The programme for the day included another service at the Cenotaph in Westminster at 11.00 am but we were advised by the Australian High Commission that in order to get to the Westminster Abbey service at 1.00 pm we should not attend the Cenotaph. So with our highly prized tickets to the Abbey in hand along with our passports (EVERYONE attending had to undergo a passport check prior to attending the service) our smartly dressed group in their unifying maroon blazers, white shirts and navy ties (each with the CS logo and the 5 schools' names on the tie) were lined up ready to enter the most famous cathedral in London..possibly the world. This thousand plus year old building was awash with history...it was the place of coronations, Royal weddings, funerals, and of course the resting place of Britain's WW1 unknown soldier. This place is overwhelming. By 11.45 we were an in excellent position right behind where the Queen and the Duke of Edinburgh would later take their seats. As well we had a large screen to view the Abbey front on..we would miss NOTHING of the service. While waiting the choir sang , the glorious organ filled the space with music in anticipation of the main event. And then for our group came a VERY special moment: indigenous performer Chris Williams from Queensland stepped up front and centre of the Abbey in traditional dress and proceeded to play the didgeridoo for 30 amazing minutes. I hadn't told the kids this was happening as i wanted it to be a surprise - it was wonderful . That night I asked Trae Rigney what that moment was like for him as a young Ngarrindjeri man to be a part of...he replied...'Jules I shut my eyes..lent back and could see and feel the Coorong. I never thought I would hear part of my people's culture like that in that famous place.' (Trae had tears in his eyes...I shared his emotions..)

Sitting next to me bursting with excitement was Nathan from Findon High. His legs were swinging back and forward just like the little kids do when they are beside themselves...his smile covered his face the whole time. He whispered...'Julie when will it start? I can't wait!' Then a bit later...'Julie..isn't this place so beautiful...will it start soon?' And on it went for the hour leading up to the entrance of the Queen. I thought Nathan would burst when he saw the Queen entered...'She's so short!'...and a bit later...'Hey Jules..I am sitting in the same room as the Queen!!!!' PRICELESS! I know I had the best seat in the house that day experiencing the pure joy of a 15 year old lad in what was probably the biggest day of his life. Thank you Nathan for that pearl of a memory. I have retold that story to my friends and family and it is one of those jewels that will stay with me forever.

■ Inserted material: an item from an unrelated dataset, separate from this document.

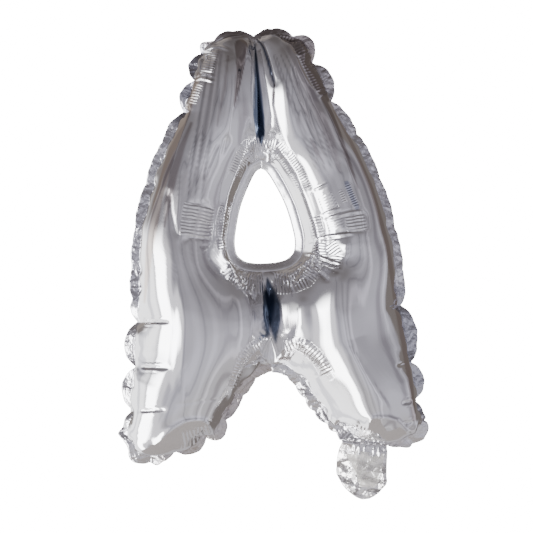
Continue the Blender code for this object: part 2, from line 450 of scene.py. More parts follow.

And so our day of centenary commemoration was complete. We had one final night in the city that never sleeps and the next day prior to the long haul flight home. This tour had been complicated, difficult and full of challenges along the way but once we left Adelaide on April 7 the moulding of a family began to unfold. As we walked to the farewell dinner that night kids were arm in arm, country kids linked with city kids...kids from communities spanning our state...some would say kids with not a lot in common. Oh how that changed in that 3 week journey. Two girls hugged each other, Sophie from Findon, Courtney from Meningie...'We don't want it to end! We don't want to let each other go!'

It won't end as it lives on in the hearts and minds of those who were part of that family of 30 and with Facebook and other social media links the kids are already wanting a reunion. Like so many other Connecting Spirits members from 2006 on, many new friendships formed while on tour have survived distance and time united by that common thread that is Connecting Spirits. Because of the success of the 2015 links between the 5 schools, the leadership teams of Meningie and Findon have decided to join again and hopefully begin an ongoing tradition of friendship between their diverse communities.

Trae Rigney

Anzac ceremony at the Westminster abbey. Was a bloody beauty, I loved it. Listening to didgeridoo at the start, the feeling I got, I closed my eyes and it felt like I was home again, it was truly remarkable and and the sounds of birds and and other animals he made whilst playing was unexplainable. 

Julie Keast

Westminster Abbey- after the Queen and the Duke left how good was the feeling of filing out of the Abbey and everyone else either side were still sitting waiting for us to go through!

Alex Gorecki

We had an early morning today as we attended the Hyde Park Dawn Servicel It was amazing to be attend such a service with members of the Royal Family. Later on we had the honour of attending the Westminster Abbey service with the Queen and Prince Phillip.

Keira Walker

Being able to take part in the Dawn Service today was very special to me. Seeing all those people from different countries come together the way they did was so touching. I hope that we can continue this tradition and all stand as one as we remember our glorious dead. After the Dawn Service Jami lee and I were asked to stay behind to do an interview with the BBC. I was a bit nervous but after the first few questions it was easy.They asked us why Anzac Day was important to us and I replied that it is a day when we become one with the New Zealanders and England and remember all those brave men and women who fought for our country. I also added how proud i was to be Ngarrindjeri and told the reporter about the 21 Ngarrindjeri soldiers and about Rufus Rigney. I hope our story gets shown around the world!